Mas a NASCAR não se ficou pela indignação, resolveu solicitar que o caso detestável e que lhe manchava a reputação fosse investigado, e punidos o autor ou autores. E o FBI veio e investigou. Vieram duas dezenas de agentes (suponho que caucasianos e afro-americanos, mesmo que nada tenham a ver com o Cáucaso ou África) que entrevistaram responsáveis da NASCAR, directores das equipas, mecânicos, pilotos, comissários, pessoal diverso. E o FBI chegou à conclusão de que não, não havia acto de ódio nenhum: a corda de enforcado estava naquela garagem há mais de um ano, e nem aquela garagem fora então atribuída à equipa de Bubba, nem havia maneira de saber a quem ela seria atribuída no ano seguinte (este ano).
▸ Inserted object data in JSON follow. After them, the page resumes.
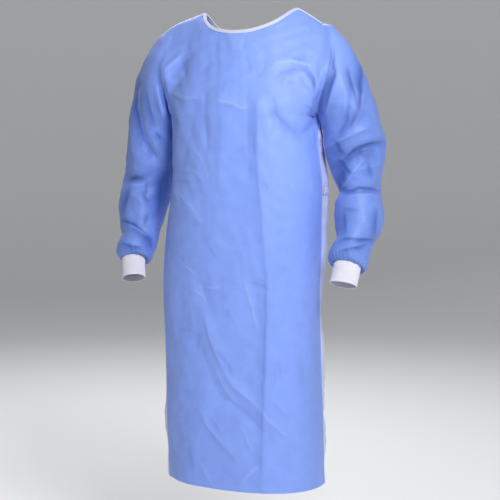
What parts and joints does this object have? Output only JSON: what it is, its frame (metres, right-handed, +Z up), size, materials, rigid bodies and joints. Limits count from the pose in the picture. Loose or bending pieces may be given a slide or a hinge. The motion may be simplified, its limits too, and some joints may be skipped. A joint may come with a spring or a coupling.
{
  "type": "surgical gown, worn form with no wearer",
  "caption": "Long blue surgical gown with long sleeves, white knit cuffs, a white neck binding and an overlapped tied back, filled out as it is worn.",
  "frame": {"origin": "on the shoulder line at the middle of the neck opening, where the wearer's shoulders hold the gown", "axes": "+Z up, -Y ahead of the wearer (the gown's front), +X towards the wearer's left"},
  "size_m": [0.6921, 0.3402, 1.1646],
  "materials": {
    "blue_cloth": "smooth nonwoven laminate with a soft sheen",
    "pale_cloth": "uncoated pale nonwoven, matte",
    "white_knit": "ribbed knit",
    "white_tape": "soft nonwoven tape"
  },
  "bodies": {
    "root": {"gown_front": "blue_cloth", "sleeve_left": "blue_cloth", "sleeve_right": "blue_cloth", "gown_back_left": "pale_cloth", "gown_back_right": "pale_cloth", "cuff_left": "white_knit", "cuff_right": "white_knit", "neck_binding": "white_tape", "neck_tab": "white_tape", "waist_tie_left": "white_tape", "waist_tie_right": "white_tape", "waist_knot": "white_tape"}
  },
  "joints": []
}
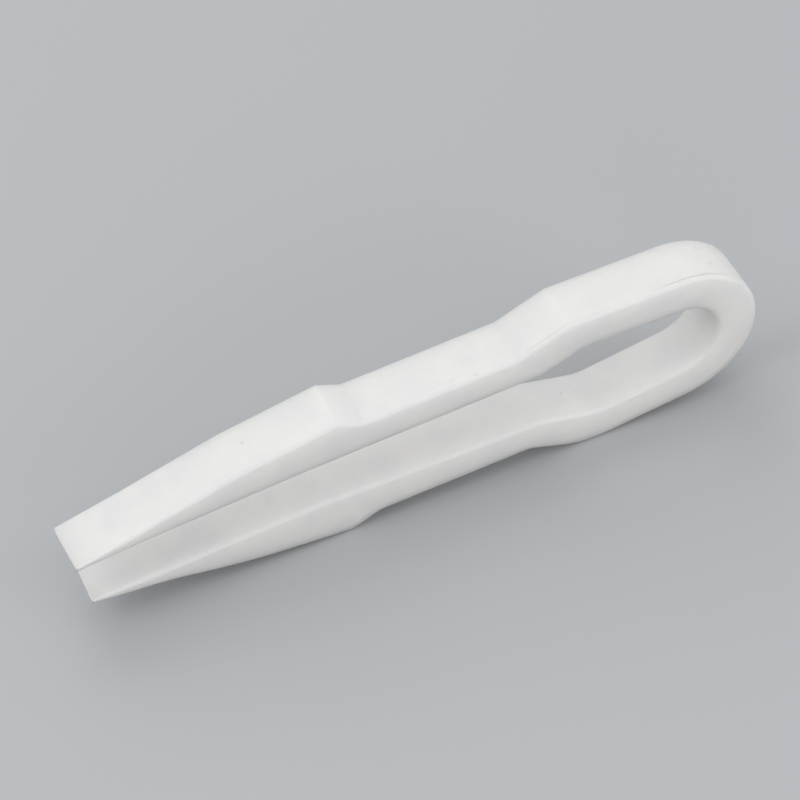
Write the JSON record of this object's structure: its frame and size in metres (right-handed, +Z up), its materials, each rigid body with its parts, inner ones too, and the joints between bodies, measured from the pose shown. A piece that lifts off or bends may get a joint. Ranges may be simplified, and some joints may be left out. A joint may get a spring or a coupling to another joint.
{
  "type": "ptfe tweezers",
  "caption": "White PTFE tweezers cut from thick sheet: rounded bow, cranked spring arms with shouldered grips, and wedges down to thin straight-cut tips.",
  "frame": {"origin": "on the surface it stands on, under the middle of its length and width", "axes": "+Z up through both arms as it stands on its lower arm, +X along it from the tips to the bow, -Y out of the front face"},
  "size_m": [0.1508, 0.0116, 0.0387],
  "materials": {
    "ptfe": "milled and hand-softened white PTFE, satin, faintly translucent"
  },
  "bodies": {
    "root": {"tweezers_body": "ptfe"}
  },
  "joints": []
}
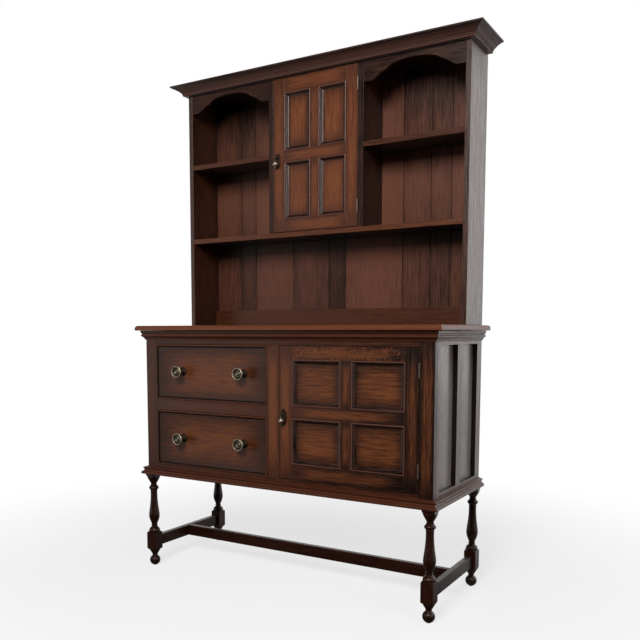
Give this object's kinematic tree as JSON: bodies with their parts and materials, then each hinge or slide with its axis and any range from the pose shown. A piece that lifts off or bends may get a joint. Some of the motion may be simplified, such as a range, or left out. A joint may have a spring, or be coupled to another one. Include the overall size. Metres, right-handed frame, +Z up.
{
  "type": "kitchen dresser",
  "caption": "Dark oak kitchen dresser: a drawer and cupboard base on turned legs with stretchers, under a plate rack with shelves, arched valances and a panelled cupboard.",
  "frame": {"origin": "centre of the overall footprint, on the floor", "axes": "+Z up; +Y towards the back; +X towards the viewer's right when facing the front"},
  "size_m": [1.264, 0.4764, 1.8696],
  "materials": {
    "aged_brass": "aged brass, worn bright on the high spots",
    "dark_stained_oak": "dark brown stained and waxed oak, satin",
    "darkened_hinge_brass": "brass darkened to a dull brown",
    "oak_backboards": "thinly stained oak boards, dull satin",
    "plywood_back": "bare plywood, matt",
    "rubbed_oak_fronts": "stained oak rubbed to a warmer brown, satin",
    "unpolished_drawer_wood": "bare pale hardwood, matt"
  },
  "bodies": {
    "carcass": {"base_back_panel": "plywood_back", "base_floor": "unpolished_drawer_wood", "base_front_frame": "dark_stained_oak", "base_moulding": "dark_stained_oak", "base_partition": "unpolished_drawer_wood", "base_side_frame_left": "dark_stained_oak", "base_side_frame_right": "dark_stained_oak", "base_side_panel_left": "dark_stained_oak", "base_side_panel_right": "dark_stained_oak", "centre_stretcher": "dark_stained_oak", "leg_back_left": "dark_stained_oak", "leg_back_right": "dark_stained_oak", "leg_front_left": "dark_stained_oak", "leg_front_right": "dark_stained_oak", "lower_door_bottom_hinge_fixed_leaf": "darkened_hinge_brass", "lower_door_top_hinge_fixed_leaf": "darkened_hinge_brass", "lower_drawer_guide_left": "unpolished_drawer_wood", "rack_back_rail": "dark_stained_oak", "rack_backboards": "oak_backboards", "rack_cornice": "dark_stained_oak", "rack_divider_left": "dark_stained_oak", "rack_divider_right": "dark_stained_oak", "rack_long_shelf": "dark_stained_oak", "rack_short_shelf_left": "dark_stained_oak", "rack_short_shelf_right": "dark_stained_oak", "rack_side_left": "dark_stained_oak", "rack_side_right": "dark_stained_oak", "rack_top_board": "dark_stained_oak", "rack_valance_left": "dark_stained_oak", "rack_valance_right": "dark_stained_oak", "side_stretcher_left": "dark_stained_oak", "side_stretcher_right": "dark_stained_oak", "upper_door_bottom_hinge_fixed_leaf": "darkened_hinge_brass", "upper_door_top_hinge_fixed_leaf": "darkened_hinge_brass", "upper_drawer_runner_left": "unpolished_drawer_wood", "upper_drawer_runner_right": "unpolished_drawer_wood", "worktop": "dark_stained_oak", "worktop_moulding": "dark_stained_oak"},
    "upper_drawer": {"upper_drawer_front": "rubbed_oak_fronts", "upper_drawer_box": "unpolished_drawer_wood", "upper_drawer_bottom": "unpolished_drawer_wood", "upper_drawer_knob_left": "aged_brass", "upper_drawer_knob_right": "aged_brass"},
    "lower_drawer": {"lower_drawer_front": "rubbed_oak_fronts", "lower_drawer_box": "unpolished_drawer_wood", "lower_drawer_bottom": "unpolished_drawer_wood", "lower_drawer_knob_left": "aged_brass", "lower_drawer_knob_right": "aged_brass"},
    "upper_door": {"upper_door_frame": "rubbed_oak_fronts", "upper_door_panel": "rubbed_oak_fronts", "upper_door_handle_plate": "aged_brass", "upper_door_top_hinge_door_leaf": "darkened_hinge_brass", "upper_door_bottom_hinge_door_leaf": "darkened_hinge_brass"},
    "upper_door_drop_handle": {"upper_door_drop": "aged_brass"},
    "lower_door": {"lower_door_frame": "rubbed_oak_fronts", "lower_door_panel": "rubbed_oak_fronts", "lower_door_handle_plate": "aged_brass", "lower_door_top_hinge_door_leaf": "darkened_hinge_brass", "lower_door_bottom_hinge_door_leaf": "darkened_hinge_brass"},
    "lower_door_drop_handle": {"lower_door_drop": "aged_brass"}
  },
  "joints": [
    {"name": "upper_drawer_slide", "type": "slide", "parent": "carcass", "child": "upper_drawer", "axis": [0, -1, 0], "range_m": [0, 0.3]},
    {"name": "lower_drawer_slide", "type": "slide", "parent": "carcass", "child": "lower_drawer", "axis": [0, -1, 0], "range_m": [0, 0.3]},
    {"name": "lower_door_hinge", "type": "hinge", "parent": "carcass", "child": "lower_door", "pos_m": [0.531, -0.20235, 0.6315], "axis": [0, 0, 1], "range_deg": [0, 110]},
    {"name": "upper_door_hinge", "type": "hinge", "parent": "carcass", "child": "upper_door", "pos_m": [0.1765, 0.06665, 1.5546], "axis": [0, 0, 1], "range_deg": [0, 110]},
    {"name": "lower_door_drop_swing", "type": "hinge", "parent": "lower_door", "child": "lower_door_drop_handle", "pos_m": [0.039, -0.21515, 0.6295], "axis": [-1, 0, 0], "range_deg": [0, 80]},
    {"name": "upper_door_drop_swing", "type": "hinge", "parent": "upper_door", "child": "upper_door_drop_handle", "pos_m": [-0.1575, 0.05385, 1.5486], "axis": [-1, 0, 0], "range_deg": [0, 80]}
  ]
}
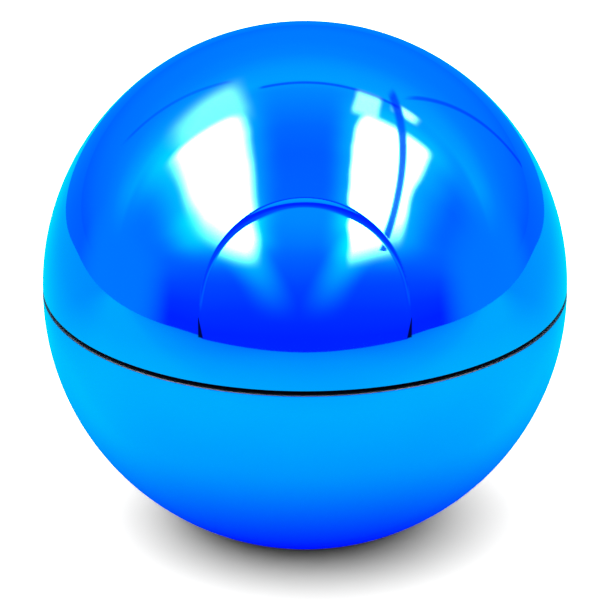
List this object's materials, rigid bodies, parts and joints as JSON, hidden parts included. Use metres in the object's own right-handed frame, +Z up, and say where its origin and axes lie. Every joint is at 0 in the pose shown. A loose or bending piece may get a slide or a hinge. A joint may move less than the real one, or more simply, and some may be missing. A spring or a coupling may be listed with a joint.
{
  "type": "spherical lip balm case",
  "caption": "Ball-shaped pot of two mirror-blue half shells with an open seam, a thumb recess and a twist-lock lid over a domed balm.",
  "frame": {"origin": "centre of the flat foot, on the surface that the ball stands on", "axes": "+Z up along the axis of both half shells and of the twist lock, -Y towards the thumb recess on the lid"},
  "size_m": [0.04, 0.04, 0.0389],
  "materials": {
    "mirror_blue": "vacuum metallised ABS under a clear blue lacquer, mirror gloss",
    "label_film": "blank silver-white film label",
    "black_insert": "satin moulded polypropylene",
    "natural_grid": "natural translucent polypropylene",
    "balm_wax": "satin ivory wax",
    "seal_foam": "matt closed-cell foam"
  },
  "bodies": {
    "base": {"base_shell": "mirror_blue", "base_label": "label_film", "base_neck": "black_insert", "balm_holder": "natural_grid", "balm_dome": "balm_wax"},
    "lid_seal": {"seal_ring": "seal_foam"},
    "lid": {"lid_liner": "black_insert", "lid_shell": "mirror_blue"}
  },
  "joints": [
    {"name": "lid_lift", "type": "slide", "parent": "base", "child": "lid_seal", "axis": [0, 0, 1], "range_m": [0, 0.034]},
    {"name": "lid_turn", "type": "hinge", "parent": "lid_seal", "child": "lid", "pos_m": [0, 0, 0.0188], "axis": [0, 0, 1], "range_deg": [-60, 0]}
  ]
}
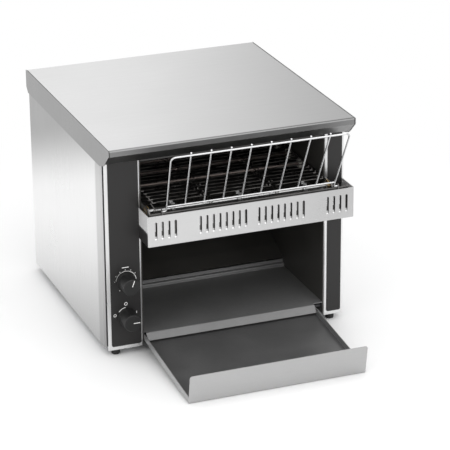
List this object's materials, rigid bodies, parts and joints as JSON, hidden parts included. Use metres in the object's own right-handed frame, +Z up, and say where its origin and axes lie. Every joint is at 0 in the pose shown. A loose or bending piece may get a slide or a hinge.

Mais concluiu o FBI que a corda de enforcado não era bem uma corda de enforcado, porque o laço não corria, e, aliás, era para ser assim mesmo, porque a corda servia de puxador para fechar a porta basculante da garagem, em vez de alguém ter que pular para pegar-lhe pela borda ou ir buscar um escadote. É claro que, sendo a Sic o que é, a Sic nem sabe, nem foi saber nada destas curiosidades engraçadíssimas; soube apenas que Trump pedira a alguém (para a Sic: «ao único negro») para pedir desculpa por um erro (para a Sic: «Para pedir desculpa»).
5. Sobre a não-desculpa de Bubba. Depois de ter agitado os meios políticos e automobilistas, depois de ter beneficiado da solidariedade expressa e pública de profissionais e colegas, depois de ter entusiasmado os tarados do politicamente correcto com uma história sem fundamento, que disse finalmente Bubba? Disse que mais valia ter ficado «embaraçado», quando se consideram as alternativas (um pouco como o lobo da fábula: se não sujaste a água agora, disseste mal de mim há um ano; se não eras nascido há um ano, então foi o teu avô). Sendo a Sic o que é saberia ela disto, ou sabendo, noticiou? Nunca noticiaria, por uma razão ou a outra.
Em resumo: devia ou não Bubba ter pedido desculpa pelo escândalo injustificado? Evidentemente que sim. E devia ou não a Sic pedir desculpa por mais esta peça de desinformação despudorada? Sendo a Sic o que é, evidentemente que não.